Atlético Madrid celebrate La Liga title after draw at Barcelona (Bercelona 1-1 Alletico Madrid)


Atlético Madrid celebrate
Atlético Madrid players celebrate the 1-1 draw at Barcelona that won them the La Liga title at the expense of their hosts. Photograph: Emilio Morenatti/AP
Atlético Madrid have done it. A year after they went to the Santiago Bernabéu and took the Copa del Rey from Real Madrid, they came here and took the league title from FC Barcelona. It is their first in 18 years. Next they travel to Lisbon to play their first European Cup final for 40 years. What Diego Simeone and his side have achieved is barely believable. Barcelona's supporters recognised the magnitude of what they had witnessed: when the final whistle went here, they immediately broke into applause.
Spain suffered a collective coronary as the season headed into the final minutes of the final day with a single moment sufficient to change the destiny of the title. Barcelona's goalkeeper, José Pinto, was even up for a corner that almost dropped his way. But in the end Diego Godín's header from a corner was enough to clinch a 1-1 draw that means that for the first time in a decade Spain has a champion that is not Real Madrid or Barcelona.
Simeone's side have taken on the duopoly and defeated it. This is a monumental achievement: not only has it been 10 years since someone else won the title, the nearest anyone has been over the last five years was 24, 39, 25, 28 and 17 points. Atlético finished this season three points ahead. They came into the final game needing at least a draw as for the third time two contenders faced each other on the last day with the title in play.
All season, the question had been asked: could Atlético really win the title? Now, incredibly, they have. They did it the hard way. The clock showed 94.04 when, on the penultimate weekend, Adrian López's shot was turned away by the outstretched hand of Willy Caballero. A goal would have given them the title.

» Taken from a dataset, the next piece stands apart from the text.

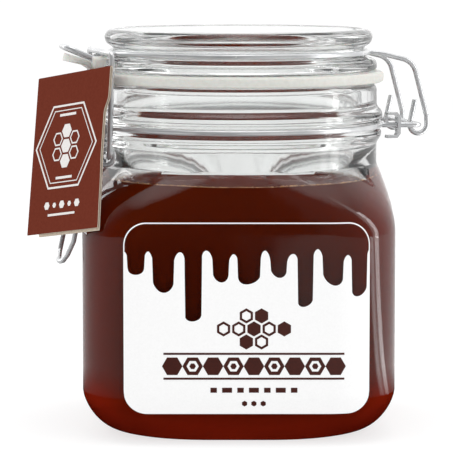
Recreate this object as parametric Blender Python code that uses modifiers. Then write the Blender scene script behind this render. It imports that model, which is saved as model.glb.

Instead, they had to avoid defeat here. Barcelona, who had given up on the league, had benefited from an extraordinary run of results and now had their fate in their own hands. At home too.
A case could be made for this being, a priori, the biggest Spanish league struggle in history. Here was a chance for Atlético to break up a decade-long duopoly, while setting themselves up for a second European Cup final, and it was the third time that two contenders had come face to face on the final day. In 1946 Sevilla had gone to Barcelona and in 1951 Atlético had gone to Sevilla. Both times a 1-1 draw had clinched the title for the away team.
It was not easy. Atlético lost their top scorer, Diego Costa, in tears in the first half and then Arda Turán departed sadly too. Then, out of nothing, Barcelona had the lead. Cesc Fábregas's clipped pass into the area reached Lionel Messi, whose chest-pass found Alexis Seanchez.
The Chilean caught the ball as it bounced up and thumped a shot of implausible power and precision that rocketed past Thibaut Courtois and into the top corner by the near post. Classic Atlético, some concluded. Maybe that jinx had not been definitively laid to rest, after all.
Perhaps not. This was the first time Barcelona had taken the lead in the five meetings between them this season and momentarily, it felt like the end. Barcelona would exercise control while Atlético could not fail to be crushed by the misfortune.
Barely an inch away six days ago, now they had lost two men and trailed by a goal that was a lightning bolt with no sign of the storm.
Atlético, though, responded; there is heart in this team and lots of it. There is head too. The intelligence with which they play is too often overlooked. In the final minutes of the half Atlético pushed Barcelona back, swift into tackles, quick to move the ball and accurate with it.
With every delivery into the area, there were nerves. José Pinto is a goalkeeper who makes saves, but not one who inspires confidence.
One corner squirmed from his hands and led to another as the pressure built. The first had come when Dani Alves had to intervene with Adrián arriving at the far post. Raul García's shot was then blocked.
The second half began with a David Villa shot flying back off the post, then appeared to be in only to be tackled. From a corner on the right, Diego Godín leapt and headed powerful down and into the corner. It was a familiar sight: with 12, Atlético had now scored more from dead balls than anyone else.
Messi had the ball in the net but it was ruled out for offside. On came Neymar, the only Barcelona player to have scored against Atlético this season, and the noise rose. Atlético were forced backwards.
It was going to be a long half-hour but they resisted superbly. Courtois pushed Alves's shot over and Gerard Piqué went forward as the No9. But only one centre-back was destined to score here: Godín's header means that Atlético Madrid are champions for the first time in 18 years.
There was no trophy handed out, because the president of the Spanish Football Federation could not make it here, but Atlético will not care.